[begin Input rows]

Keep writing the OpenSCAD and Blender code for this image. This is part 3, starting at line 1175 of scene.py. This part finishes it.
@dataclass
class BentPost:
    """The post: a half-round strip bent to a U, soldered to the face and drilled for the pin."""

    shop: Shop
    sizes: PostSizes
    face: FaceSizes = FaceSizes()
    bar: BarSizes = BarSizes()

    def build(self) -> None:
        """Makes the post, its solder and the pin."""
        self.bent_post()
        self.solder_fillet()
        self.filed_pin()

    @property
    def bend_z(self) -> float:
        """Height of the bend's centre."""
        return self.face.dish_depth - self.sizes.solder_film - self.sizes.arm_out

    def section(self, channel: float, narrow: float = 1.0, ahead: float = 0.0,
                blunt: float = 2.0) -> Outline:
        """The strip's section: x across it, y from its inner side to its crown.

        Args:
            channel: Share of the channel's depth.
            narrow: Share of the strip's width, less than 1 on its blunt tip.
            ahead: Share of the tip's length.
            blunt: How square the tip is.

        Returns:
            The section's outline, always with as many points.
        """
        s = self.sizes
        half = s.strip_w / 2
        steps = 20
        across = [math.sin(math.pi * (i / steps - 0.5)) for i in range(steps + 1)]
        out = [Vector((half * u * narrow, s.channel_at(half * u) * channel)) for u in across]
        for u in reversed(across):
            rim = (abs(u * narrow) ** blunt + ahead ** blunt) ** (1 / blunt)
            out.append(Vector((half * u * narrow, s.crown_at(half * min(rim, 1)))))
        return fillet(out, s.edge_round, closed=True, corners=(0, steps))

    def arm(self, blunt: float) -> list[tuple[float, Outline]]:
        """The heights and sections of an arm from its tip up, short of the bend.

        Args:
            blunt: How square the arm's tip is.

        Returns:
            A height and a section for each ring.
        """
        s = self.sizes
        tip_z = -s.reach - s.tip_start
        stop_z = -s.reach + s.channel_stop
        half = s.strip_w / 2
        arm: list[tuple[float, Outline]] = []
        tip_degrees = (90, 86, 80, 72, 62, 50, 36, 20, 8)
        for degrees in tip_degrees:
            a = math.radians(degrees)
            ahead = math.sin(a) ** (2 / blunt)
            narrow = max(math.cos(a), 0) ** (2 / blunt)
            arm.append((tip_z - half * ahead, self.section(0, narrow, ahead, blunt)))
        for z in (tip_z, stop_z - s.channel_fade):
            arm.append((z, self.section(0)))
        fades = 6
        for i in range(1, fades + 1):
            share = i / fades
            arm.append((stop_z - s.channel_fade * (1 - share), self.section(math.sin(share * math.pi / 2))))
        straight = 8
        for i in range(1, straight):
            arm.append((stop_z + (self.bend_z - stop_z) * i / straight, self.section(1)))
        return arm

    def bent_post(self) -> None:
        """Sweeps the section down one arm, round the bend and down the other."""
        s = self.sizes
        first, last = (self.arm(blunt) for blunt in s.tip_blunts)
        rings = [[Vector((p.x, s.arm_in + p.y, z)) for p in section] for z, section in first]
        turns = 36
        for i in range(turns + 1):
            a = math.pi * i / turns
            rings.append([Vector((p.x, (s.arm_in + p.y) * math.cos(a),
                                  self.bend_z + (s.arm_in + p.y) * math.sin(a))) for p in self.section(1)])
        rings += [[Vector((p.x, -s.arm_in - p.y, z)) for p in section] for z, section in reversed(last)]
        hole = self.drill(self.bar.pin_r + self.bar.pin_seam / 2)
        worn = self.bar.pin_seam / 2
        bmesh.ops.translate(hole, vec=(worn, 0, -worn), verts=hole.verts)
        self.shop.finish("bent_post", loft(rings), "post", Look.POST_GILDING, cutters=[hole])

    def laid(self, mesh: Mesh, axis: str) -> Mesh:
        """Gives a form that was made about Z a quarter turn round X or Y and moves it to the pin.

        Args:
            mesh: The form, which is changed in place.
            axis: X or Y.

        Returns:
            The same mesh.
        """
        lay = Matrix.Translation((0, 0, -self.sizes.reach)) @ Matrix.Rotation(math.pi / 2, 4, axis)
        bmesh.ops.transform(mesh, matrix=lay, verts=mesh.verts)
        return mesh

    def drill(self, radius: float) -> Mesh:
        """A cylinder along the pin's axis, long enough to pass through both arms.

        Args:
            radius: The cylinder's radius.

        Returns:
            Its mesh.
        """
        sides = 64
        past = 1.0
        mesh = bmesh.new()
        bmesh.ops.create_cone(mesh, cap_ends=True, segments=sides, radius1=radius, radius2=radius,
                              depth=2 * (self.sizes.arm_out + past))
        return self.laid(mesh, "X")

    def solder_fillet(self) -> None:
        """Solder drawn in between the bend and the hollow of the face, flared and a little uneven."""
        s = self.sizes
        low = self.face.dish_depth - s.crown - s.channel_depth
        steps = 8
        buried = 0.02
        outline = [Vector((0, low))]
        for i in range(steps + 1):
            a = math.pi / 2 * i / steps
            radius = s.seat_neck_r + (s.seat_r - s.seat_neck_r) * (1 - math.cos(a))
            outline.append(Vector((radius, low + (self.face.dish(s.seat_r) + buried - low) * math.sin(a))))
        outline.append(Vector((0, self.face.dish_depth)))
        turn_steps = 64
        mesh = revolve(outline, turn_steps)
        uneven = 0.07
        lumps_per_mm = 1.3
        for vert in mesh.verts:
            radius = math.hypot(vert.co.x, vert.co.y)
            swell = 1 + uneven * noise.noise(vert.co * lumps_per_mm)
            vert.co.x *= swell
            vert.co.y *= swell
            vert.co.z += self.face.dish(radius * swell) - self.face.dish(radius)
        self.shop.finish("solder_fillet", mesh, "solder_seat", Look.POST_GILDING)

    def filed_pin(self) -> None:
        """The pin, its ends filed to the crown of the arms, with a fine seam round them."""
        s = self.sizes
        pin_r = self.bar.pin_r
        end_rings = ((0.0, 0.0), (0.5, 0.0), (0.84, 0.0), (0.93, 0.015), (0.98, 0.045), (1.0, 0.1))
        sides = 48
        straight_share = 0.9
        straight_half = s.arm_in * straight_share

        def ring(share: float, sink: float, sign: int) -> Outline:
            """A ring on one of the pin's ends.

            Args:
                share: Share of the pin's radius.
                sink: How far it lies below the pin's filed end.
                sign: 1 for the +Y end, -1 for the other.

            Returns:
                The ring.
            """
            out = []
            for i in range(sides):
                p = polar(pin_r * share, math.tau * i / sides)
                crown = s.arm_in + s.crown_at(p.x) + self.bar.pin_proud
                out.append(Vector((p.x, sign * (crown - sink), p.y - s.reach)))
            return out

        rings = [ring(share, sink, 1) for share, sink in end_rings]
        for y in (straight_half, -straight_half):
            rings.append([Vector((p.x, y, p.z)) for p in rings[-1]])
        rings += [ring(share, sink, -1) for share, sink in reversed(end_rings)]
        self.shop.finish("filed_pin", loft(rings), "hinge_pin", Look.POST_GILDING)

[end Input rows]
[begin Input rows]

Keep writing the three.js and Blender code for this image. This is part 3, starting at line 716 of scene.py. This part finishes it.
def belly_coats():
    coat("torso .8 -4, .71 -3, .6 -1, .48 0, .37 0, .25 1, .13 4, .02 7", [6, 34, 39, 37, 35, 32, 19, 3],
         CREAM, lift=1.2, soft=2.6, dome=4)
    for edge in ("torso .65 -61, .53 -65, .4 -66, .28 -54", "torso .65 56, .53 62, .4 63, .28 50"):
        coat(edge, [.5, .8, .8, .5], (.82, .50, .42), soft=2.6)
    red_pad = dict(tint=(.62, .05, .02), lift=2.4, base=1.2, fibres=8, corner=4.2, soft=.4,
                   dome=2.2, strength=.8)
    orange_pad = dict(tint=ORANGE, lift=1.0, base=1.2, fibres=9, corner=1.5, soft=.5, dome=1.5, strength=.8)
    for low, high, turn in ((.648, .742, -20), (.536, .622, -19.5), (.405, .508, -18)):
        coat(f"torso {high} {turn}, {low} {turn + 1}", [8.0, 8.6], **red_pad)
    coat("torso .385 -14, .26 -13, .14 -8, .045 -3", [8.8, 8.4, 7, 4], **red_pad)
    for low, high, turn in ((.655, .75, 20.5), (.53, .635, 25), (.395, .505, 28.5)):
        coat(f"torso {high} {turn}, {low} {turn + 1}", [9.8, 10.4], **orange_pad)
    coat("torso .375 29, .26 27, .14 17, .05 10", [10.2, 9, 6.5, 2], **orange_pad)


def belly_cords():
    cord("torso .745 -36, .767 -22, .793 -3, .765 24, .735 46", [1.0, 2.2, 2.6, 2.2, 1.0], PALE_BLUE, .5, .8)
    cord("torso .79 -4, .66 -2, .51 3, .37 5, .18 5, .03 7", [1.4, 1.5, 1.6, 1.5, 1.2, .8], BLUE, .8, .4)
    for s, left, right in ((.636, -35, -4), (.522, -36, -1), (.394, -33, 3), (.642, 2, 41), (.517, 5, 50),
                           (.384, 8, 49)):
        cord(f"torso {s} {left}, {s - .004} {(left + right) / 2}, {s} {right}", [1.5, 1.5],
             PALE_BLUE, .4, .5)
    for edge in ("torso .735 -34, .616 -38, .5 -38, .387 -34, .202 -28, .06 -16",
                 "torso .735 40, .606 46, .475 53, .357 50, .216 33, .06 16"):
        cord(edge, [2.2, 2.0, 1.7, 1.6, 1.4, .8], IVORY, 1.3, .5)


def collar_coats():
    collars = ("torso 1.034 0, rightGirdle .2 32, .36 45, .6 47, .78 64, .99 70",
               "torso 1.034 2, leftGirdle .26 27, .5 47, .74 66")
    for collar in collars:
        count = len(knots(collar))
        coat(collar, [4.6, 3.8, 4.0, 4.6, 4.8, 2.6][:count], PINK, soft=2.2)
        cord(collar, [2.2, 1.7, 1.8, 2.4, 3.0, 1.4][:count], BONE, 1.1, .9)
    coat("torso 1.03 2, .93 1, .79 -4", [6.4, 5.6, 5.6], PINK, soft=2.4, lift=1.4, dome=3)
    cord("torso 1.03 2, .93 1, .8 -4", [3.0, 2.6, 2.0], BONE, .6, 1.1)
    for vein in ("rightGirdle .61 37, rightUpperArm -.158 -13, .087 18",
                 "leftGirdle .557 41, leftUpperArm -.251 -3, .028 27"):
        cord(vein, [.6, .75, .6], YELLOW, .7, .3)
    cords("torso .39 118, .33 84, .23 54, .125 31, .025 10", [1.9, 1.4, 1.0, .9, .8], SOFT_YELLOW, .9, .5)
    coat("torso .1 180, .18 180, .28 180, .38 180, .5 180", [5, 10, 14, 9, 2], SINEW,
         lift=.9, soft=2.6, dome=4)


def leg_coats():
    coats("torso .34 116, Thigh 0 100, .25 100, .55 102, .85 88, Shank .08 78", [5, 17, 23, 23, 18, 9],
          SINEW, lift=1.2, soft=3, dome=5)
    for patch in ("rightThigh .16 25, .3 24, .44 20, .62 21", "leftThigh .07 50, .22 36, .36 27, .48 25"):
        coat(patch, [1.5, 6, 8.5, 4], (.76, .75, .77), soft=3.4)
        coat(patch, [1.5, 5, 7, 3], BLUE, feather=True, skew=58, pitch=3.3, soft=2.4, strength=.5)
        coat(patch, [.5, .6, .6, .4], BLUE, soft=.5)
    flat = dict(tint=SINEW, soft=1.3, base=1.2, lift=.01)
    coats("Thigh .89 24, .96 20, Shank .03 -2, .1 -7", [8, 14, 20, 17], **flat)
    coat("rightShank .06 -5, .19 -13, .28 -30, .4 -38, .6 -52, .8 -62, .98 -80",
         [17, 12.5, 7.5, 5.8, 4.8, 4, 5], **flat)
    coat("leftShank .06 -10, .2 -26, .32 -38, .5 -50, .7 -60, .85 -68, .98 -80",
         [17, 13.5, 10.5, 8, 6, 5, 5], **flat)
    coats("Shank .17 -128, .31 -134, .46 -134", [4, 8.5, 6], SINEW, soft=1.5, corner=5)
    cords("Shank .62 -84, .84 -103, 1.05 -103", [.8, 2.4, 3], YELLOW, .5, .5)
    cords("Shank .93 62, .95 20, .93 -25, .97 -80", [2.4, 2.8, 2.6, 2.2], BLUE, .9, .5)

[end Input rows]

▶ **Work to complete**
Locate all lines that include the word "code" and copy them out.

▶ **Completed exercise**
Keep writing the OpenSCAD and Blender code for this image. This is part 3, starting at line 1175 of scene.py. This part finishes it.
Keep writing the three.js and Blender code for this image. This is part 3, starting at line 716 of scene.py. This part finishes it.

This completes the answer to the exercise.